(MT Newswires) -- Brett Schulman, co-founder and CEO of Cava, reports 11% growth in in-store sales. For 2024, Cava forecasts restaurant margins of 22.7% to 23.3%, slightly lower than in 2023. This decrease is attributed to investments made by the company, particularly in employee salaries and benefits.
 
Schulman also addresses the issue of price increases, confirming that the last increase took place in January 2023, with a rise of between 2.5% and 3%. For 2024, no additional price increases are planned to offset the impact of California's AB 1228 legislation (known as the FAST Act), which raises the minimum wage to $20 per hour or more. Cava intends to absorb the additional costs rather than pass them on to customers.
 
In terms of inflation and costs, Schulman says that inflationary pressure has been moderate and that the company has benefited from a direct supply chain for over 87% of its ingredients.

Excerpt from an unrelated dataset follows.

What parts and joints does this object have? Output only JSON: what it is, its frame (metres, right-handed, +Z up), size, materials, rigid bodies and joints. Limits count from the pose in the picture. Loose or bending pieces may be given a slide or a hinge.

Cava opened a new 55,000 sq ft facility in Southwest Virginia, in addition to its existing facility in Laurel, Maryland, to produce artisan recipes and products such as dips and spreads.
 
Finally, Cava plans to open between 48 and 52 new restaurants in 2024, which will require constant hiring and internal promotion opportunities to manage these new locations. Schulman concluded by highlighting Cava's leadership position in the Mediterranean category and the company's ability to offer cuisine that unites taste and health, responding to demographic trends and preferences for healthy eating without compromise.